Geof, by contrast, articulated and defended a much narrower conception of the university as speaker, one to which the University of Chicago tries to adhere. Geof described efforts that were made when he was a student at the Chicago Law School to try to get the administration to condemn the Viet Nam War as unjust, but to no avail, given the University’s stance that it should not weigh in on contested public policy matters that themselves do not involve the core of the University’s academic operations. Although as a student Geof did not fully appreciate the virtues of the University’s policy, he now sees its correctness. And for Geof, modern episodes of hate speech are often similar to the controversy over the Viet Nam War—people have understandably strong opinions about such episodes, but the university’s role is to ensure that individuals get to air those opinions, not to shape or influence them by university imprimaturs or condemnations. Indeed, for Geof, the very reasons that we allow and encourage a broad range of speakers on college campuses in the first place—our desire to facilitate a robust marketplace of ideas and encourage people to learn how to process information and arguments and come to their own conclusions—argue strongly in favor of the university keeping its own institutional mouth shut. For Erwin, the key line is between regulation and condemnation; as long as speakers remain free (in the regulatory sense) to utter their controversial messages, they need not be immune from whatever persuasive influence the university itself might exert on the community audience.

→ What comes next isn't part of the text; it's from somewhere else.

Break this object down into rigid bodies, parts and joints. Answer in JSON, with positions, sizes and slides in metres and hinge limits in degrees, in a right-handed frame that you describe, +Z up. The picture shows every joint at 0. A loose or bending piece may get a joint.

I think this divergence between Geof and Erwin raises an interesting set of questions. One might relate, empirically, to how constrained people actually feel when they are criticized by administrators who run an institution. Another might be, more philosophically, how useful, in the “marketplace of ideas,” is the participation of government or quasi-government actors. Certainly when government speaks out against smoking in public service ad campaigns, I don’t sense that many people think the government is acting/speaking inappropriately (even though the risks/benefits of smoking and the behavior of the tobacco industry are certainly matters for public debate). But maybe that is just an exceptionally unobjectionable example of government speech. Or perhaps college campuses are special places where those in charge should be especially careful not to unduly influence young minds reaching maturity. Important questions that deserve much more attention.

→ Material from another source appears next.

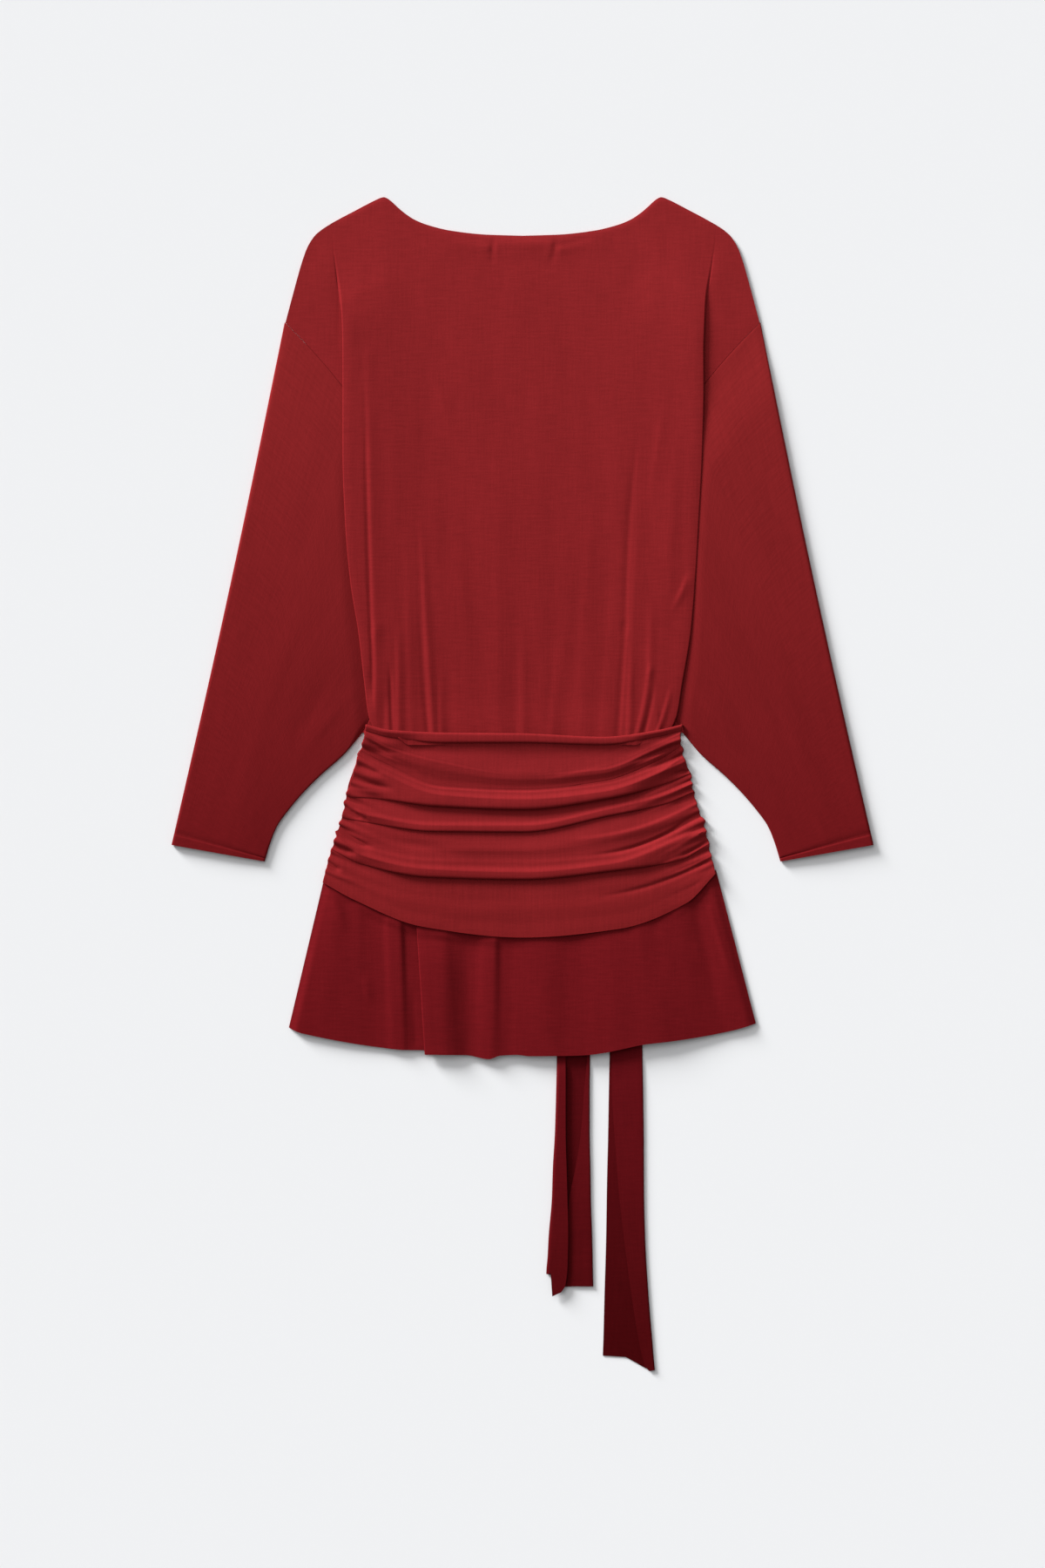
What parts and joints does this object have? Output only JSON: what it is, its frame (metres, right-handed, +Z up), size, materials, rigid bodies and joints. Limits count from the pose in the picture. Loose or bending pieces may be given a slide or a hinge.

So, too, does the last topic I will mention that we discussed—the question of when the costs of providing security for controversial speaker events justifies the cancellation or termination of the event. Supreme Court and lower court case law is extremely underdeveloped here—leading Erwin to suggest we don’t really know what the rules are going to be. One leading Supreme Court case from a quarter century ago involved an attempt by a county to calibrate the fees it charged (up to $1,000) to people who sought a (required) permit to hold large parades or rallies according to the costs the county would incur in ensuring safety and good order during the particular event. The Court, by a 5-4 vote, struck the law down on the ground that it conferred too much discretion to county administrators to set the fees in individual cases, which could open the door to content- or viewpoint-based discrimination. And all nine justices seemed to agree that it would be impermissible to require a speaker to pay for security costs that arose because opponents to the speaker might show up and cause trouble; that would, said the justices, confer a “heckler’s veto” that would be inconsistent with the First Amendment’s core idea that unpopular speakers should not be shut down simply because they are in the minority (for the moment).
The Court’s sentiments are quite understandable and indeed laudable, but I’m not sure how to absolutely to apply them, especially to modern university settings. Fees up to $1,000 seem quaint in a world where UC Berkeley said it had to spend several million dollars to prepare for a week of conservative speakers coming to campus at the invitation of student groups. I think that invitations to individuals to speak in classrooms and other nonpublic parts of campus—invitations that a university didn’t have to extend in the first place—should be rescindable on account of anticipated cost. But the question is harder when outside groups seek to use traditional or designated public forum parts of public university campuses (like a main lawn or the area outside the administration building) for events that raise legitimate security concerns. Geof offered his quite sensible view that if things at a particular rally or speech are truly getting out of hand and public safety is being compromised, university officials can shut down the event. But if that is so, then why can’t they block an event before the fact, when they can produce clear (non-speculative) evidence to suggest violence is likely to ensue? To be sure, aspects of First Amendment doctrine (like the rule against prior restraints) reflect an aversion to before-the-fact impediments on speech (impediments that may reflect unfounded fear of the harm the speech is likely to cause), but surely universities should be able to avoid the very first human casualty from occurring, and shouldn’t have to wait until the violence breaks out before acting.
If the rejoinder to my last suggestion is that the university simply needs to spend more money up front to ensure safety (and rein in the persons likely to initiate the violence), we run up against the problem that universities don’t have robust revenue generating devices the way cities and counties do, and their primary mission, of course, involves the classrooms and laboratories more than it does massive rallies and demonstrations (even if the latter be a significant extracurricular component of the educational experience.) Moreover, it would be odd to say that regulators can shut down an event that seems to be getting out of hand in part because they didn’t spend enough on safety up front, but they cannot cancel or block an event for which there are also inadequate safety measures in place, before the fact.
Erwin’s (admittedly unsatisfying) advice to his chancellor about how much the First Amendment requires her to spend on facilitating controversial speakers who planned to use campus as a venue was “a reasonable amount.” I expect that, given the frequency of controversial events that involve college campuses (in part because outside groups are seeking to make ever-greater and more strategic use of college venues), and the enormous security costs involved these days (that were simply unthinkable 25 years ago), the courts are probably going to have to provide some more finely grained guidance.